Otros que se han descontrolado informan los siguientes efectos: “Se me trastorna el estómago.” “Me dan temblores y se me nubla la vista.” “Realmente veo todo de color rojo.” ¿Son beneficiosos estos efectos?

Pero el asunto no se queda ahí. Además del daño físico, hay que considerar el daño que resulta en lo que tiene que ver con nuestras relaciones personales con otros. Mucho de lo que se dice y hace en un momento de cólera causa heridas profundas e irreparables. Finalmente, hay que tomar en cuenta el sentido de culpabilidad que resulta de saber que el que uno haya perdido el control desagrada a Jehová.

No se puede negar la veracidad de las siguientes declaraciones bíblicas: “El que es presto para la cólera cometerá tontedad.” “El que es tardo para la cólera abunda en discernimiento.”—Pro. 14:17, 29.

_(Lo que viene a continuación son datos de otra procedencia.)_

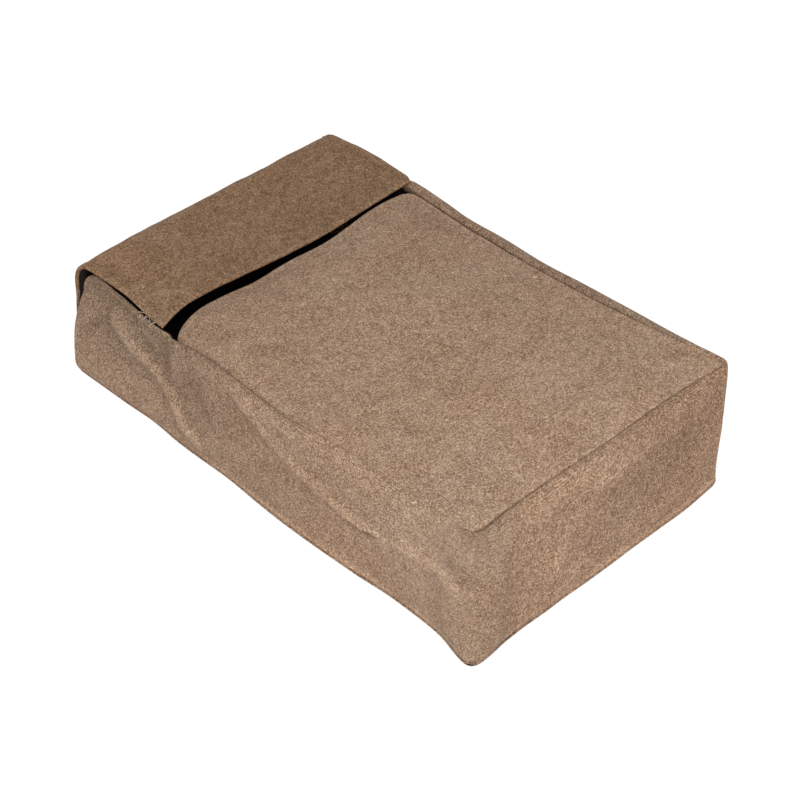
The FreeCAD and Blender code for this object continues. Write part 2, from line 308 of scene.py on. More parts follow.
def rounded_corners(x, y, half_x, low_y, high_y, low_round, high_round):
    """Bends a rectangular grid so that its corners are round. Also gives the distance from the outline."""
    low = y < (low_y + high_y) / 2
    side, outward = np.sign(x), np.where(low, -1.0, 1.0)
    radius = np.where(low, low_round, high_round)
    centre_x, centre_y = side * (half_x - radius), np.where(low, low_y + radius, high_y - radius)
    p, q = (x - centre_x) * side / radius, (y - centre_y) * outward / radius
    corner = (p > 0) & (q > 0)
    p, q = p * np.sqrt(np.clip(1 - q * q / 2, 0, 1)), q * np.sqrt(np.clip(1 - p * p / 2, 0, 1))
    straight = np.minimum(half_x - np.abs(x), np.minimum(y - low_y, high_y - y))
    from_edge = np.where(corner, radius * (1 - np.hypot(p, q)), straight)
    x = np.where(corner, centre_x + side * p * radius, x)
    y = np.where(corner, centre_y + outward * q * radius, y)
    return x, y, np.maximum(from_edge, 0)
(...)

¡Cuán verídico es también el proverbio que dice: “Un hombre enfurecido suscita contienda, pero el que es tardo para la cólera apacigua la riña”! (Pro. 15:18) No cabe duda de que el hombre que no domina su espíritu ‘está echando leña al fuego,’ de modo que complica el problema, mientras que el que manifiesta un espíritu de apacibilidad ejerce un efecto tranquilizador. “Una respuesta, cuando es apacible, aparta la furia, pero una palabra que causa dolor hace subir la cólera.”—Pro. 15:1.

Sí, el dominar nuestro espíritu puede ser verdaderamente beneficioso. De esta manera no solo evitamos efectos malsanos, sino que también aprendemos a llevarnos con otras personas. Además, aprendemos a confiar en nuestros hermanos espirituales, a no dudar de ellos. ¿No es esto mucho mejor que estar constantemente insistiendo en llamar atención a sus debilidades? Hallamos gozo en procurar ver sus buenas cualidades e imitarlas. Como resultado de esto, probablemente hallaremos que otros se sentirán atraídos a nosotros y nosotros nos sentiremos atraídos a ellos. Esto ciertamente resulta en un ambiente más amoroso.

En realidad, sea cual sea el propósito por el cual se reúna un grupo de personas, éstas manifiestan cierto “espíritu” o actitud predominante. (File. 25) El que este espíritu sea edificante y animador o negativo y desanimador depende grandemente de las personas que componen el grupo. Los testigos de Jehová, en decenas de miles de congregaciones por todo el mundo, generalmente manifiestan un espíritu sano que atrae a otras personas.

Si usted es testigo de Jehová, ¿por qué no fijarse la meta de contribuir al espíritu sano de la congregación con la cual usted se asocia? Puede hacerlo por medio de dominar su propio espíritu y mostrarse caluroso, amigable y edificante en sus tratos con otros. De esta manera ayudará a esparcir un espíritu feliz de familia entre sus hermanos y hermanas espirituales. A medida que usted dé generosamente de esta manera, cosechará el beneficio adicional de recibir ayuda usted mismo para dominar su espíritu. Esto se debe a que un buen espíritu es contagioso, y la generosidad engendra generosidad. Como dijo el sabio: “El alma generosa será engordada ella misma.”—Pro. 11:25.